* [What you will do]: Pick out each line containing the string "context" and copy it.

* [Dataset excerpt]:
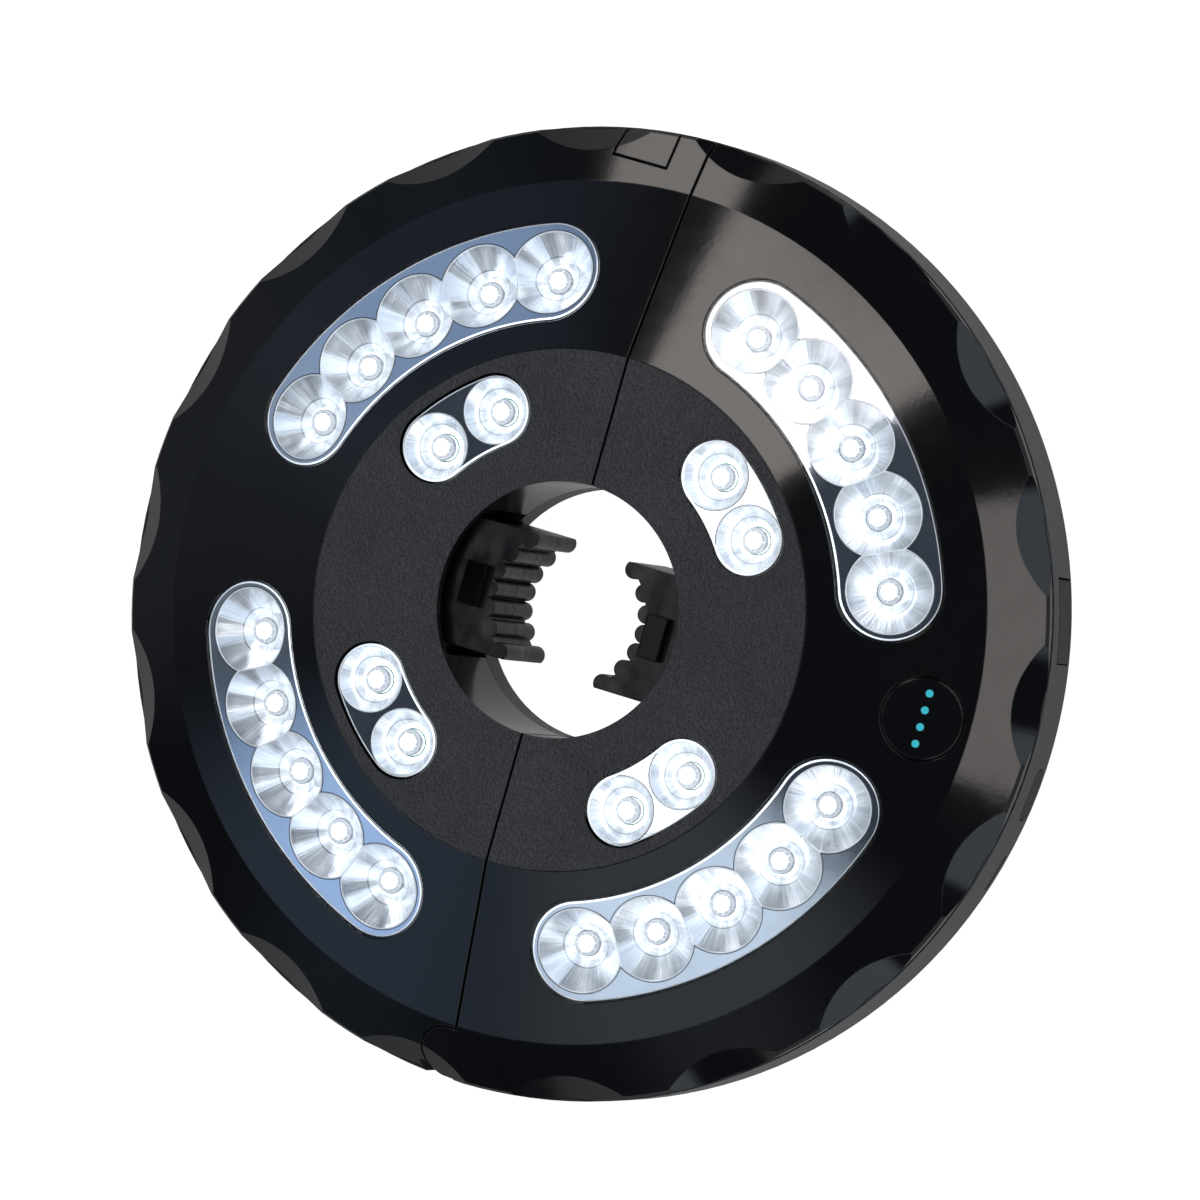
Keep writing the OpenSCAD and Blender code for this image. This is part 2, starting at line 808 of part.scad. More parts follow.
// Outline of a jaw about +X: a block whose front edge carries the ridges
module jaw_outline() {
    n = (ridges - 1) / 2;
    ridge_x = [for (i = [-n:n]) sqrt(grip_r * grip_r - pow(i * ridge_pitch, 2)) + ridge_r];
    intersection() {
        union() {
            for (i = [-n:n])
                translate([ridge_x[i + n], i * ridge_pitch]) circle(ridge_r);
            polygon(concat([for (i = [-n:n]) [ridge_x[i + n], i * ridge_pitch]],
                [[ridge_x[2 * n] + 1, jaw_hw + over], [jaw_back, jaw_hw + over],
                [jaw_back, -jaw_hw - over], [ridge_x[0] + 1, -jaw_hw - over]]));
        }
        translate([0, -jaw_hw]) square([jaw_back, 2 * jaw_hw]);
    }
}

module jaw_front(side) {
    color(gloss_black) to_side(side) {
        translate([0, 0, jaw_part_h + jaw_seam / 2])
            linear_extrude(jaw_top - jaw_part_h - jaw_seam / 2) jaw_outline();
        translate([tab_x, -tab_hw, jaw_top - 0.5]) cube([tab_l, 2 * tab_hw, tab_top - jaw_top + 0.5]);
    }
}

module jaw_back_half(side) {
    color(gloss_black) to_side(side) {
        translate([0, 0, jaw_bottom])
            linear_extrude(jaw_part_h - jaw_seam / 2 - jaw_bottom) jaw_outline();
        // peg that the spring sits on
        translate([jaw_back - 1, 0, spring_h - spring_peg_r - jaw_seam])
            rotate([0, 90, 0]) cylinder(r = spring_peg_r, h = 4);
    }
}

// Coil spring from 0 to length along +Z
module coil(r, wire, length, turns) {
    sides = 6;
    steps = 12;
    n = turns * steps;
    points = [for (i = [0:n]) let (a = i * 360 / steps, z = wire / 2 + (length - wire) * i / n)
        for (k = [0:sides - 1]) let (b = k * 360 / sides, q = r + wire / 2 * cos(b))
            [q * cos(a), q * sin(a), z + wire / 2 * sin(b)]];
    skin = [for (i = [0:n - 1], k = [0:sides - 1]) let (m = (k + 1) % sides)
        [i * sides + k, i * sides + m, (i + 1) * sides + m, (i + 1) * sides + k]];
    ends = [[for (k = [sides - 1:-1:0]) k], [for (k = [0:sides - 1]) n * sides + k]];
    polyhedron(points, concat(skin, ends));
}

module jaw_spring(side) {
    color(steel) to_side(side)
        translate([jaw_back + fit_gap, 0, spring_h - spring_peg_r - jaw_seam])
            rotate([0, 90, 0])
                coil(spring_coil_r, spring_wire, spring_end - jaw_back - 2 * fit_gap, spring_turns);
}

// ---- hinge and latch ----

module hinge_pin() {
    color(steel) at_pin(pin_r, 1.6, pin_top);
}

module button_block(grow) {
    translate([-button_x - button_w / 2 - grow, button_in - grow, 0])
        cube([button_w + 2 * grow, rim_r, total_h]);
}

module button_opening() {
    intersection() {
        button_block(button_gap);
        translate([-rim_r, 0, parting_h - over]) cube([2 * rim_r, 2 * rim_r, total_h]);
    }
}

module latch_button() {
    color(gloss_black) {
        intersection() {
            crown_form();
            button_block(0);
            translate([-rim_r, 0, button_bottom]) cube([2 * rim_r, rim_r, total_h]);
        }
        // stem, and the catch under the tongue
        translate([-button_x - stem_w / 2, button_in, stem_bottom])
            cube([stem_w, stem_l, button_bottom + 1.5 - stem_bottom]);
        translate([-button_x - stem_w / 2, tongue_y + 0.5, catch_h - 2])
            cube([stem_w + 3.5, button_in + 1 - tongue_y - 0.5, 2]);
    }
}

module latch_spring() {
    color(steel) translate([-button_x, button_in + stem_l / 2, wall + fit_gap])
        coil(latch_coil_r, spring_wire, stem_bottom - wall - 2 * fit_gap, 4);
}

// Two plates beside the spring and the stem
module latch_guide() {
    guide_t = 1.4;
    for (x = [-button_x - stem_w / 2 - seat_gap - guide_t, -button_x + stem_w / 2 + seat_gap])
        translate([x, button_in, wall - 0.2])
            cube([guide_t, stem_l, x < -button_x ? 11 : 4.6]);
}

// Ways for the tongue through the two walls along the split
module tongue_window() {
    translate([-split_in - over, tongue_y - 0.8, tongue_h - 1.8])
        cube([split_in + over, tongue_w + 1.6, tongue_t + 2.6]);
}

module tongue_slot() {
    translate([0, tongue_y - fit_gap, tongue_h - fit_gap])
        cube([split_in + over, tongue_w + 2 * fit_gap, tongue_t + 2 * fit_gap]);
}

module latch_tongue() {
    color(satin_black) {
        translate([-tongue_reach, tongue_y, tongue_h])
            cube([tongue_reach + split_in + 2, tongue_w, tongue_t]);
        translate([-tongue_reach, tongue_y, catch_h + seat_gap])
            cube([1.5, tongue_w, tongue_h - catch_h]);
        translate([split_in + fit_gap, tongue_y - 4, tongue_h - 4])
            cube([2, tongue_w + 8, parting_h - tongue_h + 3.5]);
    }
}

// ---- power button, boards and ports ----

// Frame on the lamp band at the power button, its +Z out of the band
module at_power() {
    translate([power_x, 0, power_h]) rotate([0, band_slope, 0]) children();
}

module power_button_opening() {
    at_power() {
        translate([0, 0, -2 * wall]) cylinder(r = power_r + power_gap, h = 4 * wall);
        // room under the cover for the flange
        translate([0, 0, -wall - 6]) cylinder(r = power_r + power_flange + 0.4, h = 6 - fit_gap);
    }
}

module power_button() {
    color(gloss_black) at_power() {
        difference() {
            union() {
                translate([0, 0, -wall - 0.6]) cylinder(r = power_r - 0.25, h = wall + 0.6);
                translate([0, 0, -wall - 0.6]) cylinder(r = power_r, h = wall + 0.4);
                translate([0, 0, -power_foot]) cylinder(r = foot_r, h = power_foot - 1);
                translate([0, 0, -wall - fit_gap - power_flange_t - 0.1])
                    cylinder(r = power_r + power_flange, h = power_flange_t);
            }
            for (i = [-1.5:1.5]) translate([0, i * dot_pitch, -power_t])
                cylinder(r = dot_r + 0.02, h = 2 * power_t);
            // hollow under the cap
            difference() {
                translate([0, 0, -2 * wall]) cylinder(r = power_r - 1.5, h = 2 * wall - power_t - 0.4);
                translate([0, 0, -power_foot]) cylinder(r = foot_r, h = 2 * wall);
            }
        }
    }
}

module gauge_dots() {
    color(dot_cyan) at_power()
        for (i = [-1.5:1.5]) translate([0, i * dot_pitch, -power_t]) cylinder(r = dot_r, h = power_t + 0.05);
}

module power_switch() {
    color(steel) translate([power_x - 1.2 - switch_w / 2, -switch_w / 2, outer_board_top])
        cube([switch_w, switch_w, switch_h]);
}

// Main board; each of its parts has its corner's place, then its length, width and height
module main_board() {
    parts = [[4, 6, 9, 9, 2], [4, 22, 6, 7, 1.6], [5, 38, 8, 12, 4.5], [17, 4, 6, 5, 3]];
    color(board_green) rotate(main_board_turn)
        translate([rim_r - main_board_in - main_board_l, main_board_shift - main_board_w / 2, 0]) {
            translate([0, 0, main_board_h]) cube([main_board_l, main_board_w, board_t]);
            for (p = parts)
                translate([p[0], p[1], main_board_h + board_t - 0.1]) cube([p[2], p[3], p[4]]);
            for (x = [board_foot_in, main_board_l - board_foot_in - 3],
                y = [board_foot_in, main_board_w - board_foot_in])
                translate([x, y, wall]) cylinder(r = 1.2, h = main_board_h - wall + 0.1);
        }
}

// Frame at the side band in a direction, its +X outward
module at_band(angle, z) {
    rotate(angle) translate([rim_r, 0, z]) children();
}

// Thicker wall behind the two ports
module right_base_details() {
    intersection() {
        difference() {
            translate([0, 0, wall - 0.2]) cylinder(r = rim_r - wall + 0.5, h = parting_h - wall - 0.3);
            cylinder(r = rim_r - port_depth - wall, h = parting_h);
        }
        union() {
            rotate(socket_angle) translate([0, -flap_l / 2 - 2.5, 0]) cube([rim_r, flap_l + 5, parting_h]);
            rotate(charge_angle) translate([0, -plug_l / 2 - 2.5, 0]) cube([rim_r, plug_l + 5, parting_h]);
        }
    }
}

// Part of the side band's skin between two radii, behind a flat outline in the Y-Z plane
module band_skin(out_r, in_r, angle, z) {
    intersection() {
        difference() {
            cylinder(r = out_r, h = parting_h);
            translate([0, 0, -over]) cylinder(r = in_r, h = parting_h + 2 * over);
        }
        at_band(angle, z) rotate([90, 0, 90]) translate([0, 0, -20]) linear_extrude(40) children();
    }
}

module flap_outline(gap) {
    square([flap_l + 2 * gap, flap_h + 2 * gap], center = true);
}

module plug_outline(gap) {
    w = plug_l - plug_h;
    square([w, plug_h + 2 * gap], center = true);
    for (s = [-1, 1]) translate([s * w / 2, 0]) circle(plug_h / 2 + gap);
}

module port_cuts() {
    band_skin(rim_r + over, rim_r - port_depth, socket_angle, flap_z) flap_outline(0.3);
    band_skin(rim_r + over, rim_r - port_depth, charge_angle, plug_z) plug_outline(0.3);
    // ways through to the sockets
    at_band(socket_angle, flap_z) translate([-14, -7.2, -3.4]) cube([14, 14.4, 6.8]);
    at_band(charge_angle, plug_z) translate([-9, -4.1, -1.7]) cube([9, 8.2, 3.4]);
    // vent slit
    at_band(slit_angle, slit_z) translate([-2 * wall, -slit_l / 2, -slit_h / 2])
        cube([3 * wall, slit_l, slit_h]);
}

// Sheet metal shell of a socket, open outward, with its tongue
module socket_shell(l, w, h, tongue) {
    difference() {
        translate([-l, -w / 2, -h / 2]) cube([l, w, h]);
        translate([-l + 0.5, -w / 2 + 0.4, -h / 2 + 0.4]) cube([l, w - 0.8, h - 0.8]);
    }
    translate([-l, -w / 2 + 1.2, -tongue / 2]) cube([l - 1.5, w - 2.4, tongue]);
}

module power_socket() {
    color(steel) rotate(socket_angle) translate([rim_r - port_depth - 0.4, 0, flap_z])
        socket_shell(12, 13.2, 5.8, 1.6);
}

module charge_socket() {
    color(steel) rotate(charge_angle) translate([rim_r - port_depth - 0.4, 0, plug_z])
        socket_shell(8, 7.6, 2.8, 0.5);
}

// Rubber flap: its rolled end is the hinge, at the end further from the power button
module socket_cover() {
    hinge_y = flap_l / 2 - flap_t / 2;
    hinge_r = rim_r - flap_t / 2;
    color(rubber_grey) {
        band_skin(rim_r, rim_r - flap_t, socket_angle, flap_z)
            translate([-flap_l / 2, -flap_h / 2]) square([flap_l - flap_t / 2, flap_h]);
        rotate(socket_angle + asin(hinge_y / hinge_r)) translate([hinge_r, 0, flap_z - flap_h / 2])
            cylinder(r = flap_t / 2, h = flap_h);
    }
}

module charge_plug() {
    color(rubber_grey) band_skin(rim_r, rim_r - plug_t, charge_angle, plug_z) plug_outline(0);
}

front_cover(LEFT);  // left_front_cover
back_cover(LEFT);  // left_back_cover
centre_ring(LEFT);  // left_centre_ring
outer_windows(LEFT);  // left_outer_windows
inner_windows(LEFT);  // left_inner_windows
outer_reflectors(LEFT);  // left_outer_reflectors
inner_reflectors(LEFT);  // left_inner_reflectors
outer_lamps(LEFT);  // left_outer_lamps
inner_lamps(LEFT);  // left_inner_lamps
outer_board(LEFT);  // left_outer_board
inner_boards(LEFT);  // left_inner_boards
screws(LEFT);  // left_screws
battery_cells();
battery_cradle();
latch_button();
latch_spring();
jaw_front(LEFT);  // left_jaw_front
jaw_back_half(LEFT);  // left_jaw_back
jaw_spring(LEFT);  // left_jaw_spring
front_cover(RIGHT);  // right_front_cover
back_cover(RIGHT);  // right_back_cover
centre_ring(RIGHT);  // right_centre_ring
outer_windows(RIGHT);  // right_outer_windows
inner_windows(RIGHT);  // right_inner_windows
outer_reflectors(RIGHT);  // right_outer_reflectors
inner_reflectors(RIGHT);  // right_inner_reflectors
outer_lamps(RIGHT);  // right_outer_lamps
inner_lamps(RIGHT);  // right_inner_lamps
outer_board(RIGHT);  // right_outer_board
inner_boards(RIGHT);  // right_inner_boards
screws(RIGHT);  // right_screws
hinge_pin();
latch_tongue();
main_board();
power_switch();
power_socket();
charge_socket();
power_button();
gauge_dots();
socket_cover();
charge_plug();
jaw_front(RIGHT);  // right_jaw_front
jaw_back_half(RIGHT);  // right_jaw_back
jaw_spring(RIGHT);  // right_jaw_spring
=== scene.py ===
"""Looks of the patio umbrella light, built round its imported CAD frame."""

import json
import math

import bpy
from mathutils import Matrix, Vector


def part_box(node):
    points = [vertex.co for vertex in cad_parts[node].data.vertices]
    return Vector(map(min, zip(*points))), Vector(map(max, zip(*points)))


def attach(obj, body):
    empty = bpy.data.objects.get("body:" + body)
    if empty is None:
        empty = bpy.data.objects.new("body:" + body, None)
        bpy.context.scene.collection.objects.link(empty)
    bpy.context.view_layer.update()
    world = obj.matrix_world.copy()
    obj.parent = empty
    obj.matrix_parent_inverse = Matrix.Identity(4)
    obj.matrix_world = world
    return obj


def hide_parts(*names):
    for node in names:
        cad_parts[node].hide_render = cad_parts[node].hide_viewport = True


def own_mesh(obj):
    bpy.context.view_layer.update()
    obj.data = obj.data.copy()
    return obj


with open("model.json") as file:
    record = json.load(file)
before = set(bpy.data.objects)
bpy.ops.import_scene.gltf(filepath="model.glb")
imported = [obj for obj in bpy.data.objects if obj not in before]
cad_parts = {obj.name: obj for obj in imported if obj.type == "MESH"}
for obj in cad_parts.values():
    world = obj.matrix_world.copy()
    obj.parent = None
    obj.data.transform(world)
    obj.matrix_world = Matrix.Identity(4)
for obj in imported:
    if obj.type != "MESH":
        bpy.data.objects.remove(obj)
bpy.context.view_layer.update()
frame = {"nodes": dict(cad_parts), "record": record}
NODES = frame["nodes"]
MM = 0.001

# ---------------------------------------------------------------- sizes, in millimetres
TOTAL_H = 36.0
HOLE_R = 29.0
COLLAR_R = 31.2
RING_R = 58.9
BAND_R = 98.0
BEVEL_SLOPE = math.radians(22)
BAND_SLOPE = math.radians(15.4)
CLUSTER_TURNS = (math.radians(45), math.radians(-45))
SIDES = (("left_half", math.pi), ("right_half", 0.0))
CUP_DROP = 0.8
CUP_HOLE_R = 3.5
CUP_REACH = 6.3
# radius of the painted reflection of the lens in each cup
PAINTED_LENS_REFLECTION_R = 5.25
LENS_R = 3.0
LENS_H = 3.4
JAW_TOP = 30.0
WIRE = 0.7
HALF_GAP = 0.3
LIP_DROP = 2.4
LIP_T = 2.0
LIP_CLEAR = 0.02
LIP_LOW_Z = 0.8
LIP_END_AT_LATCH = 104.0
LIP_END_AT_HINGE = 96.0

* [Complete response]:
        bpy.context.scene.collection.objects.link(empty)
    bpy.context.view_layer.update()
    bpy.context.view_layer.update()
bpy.context.view_layer.update()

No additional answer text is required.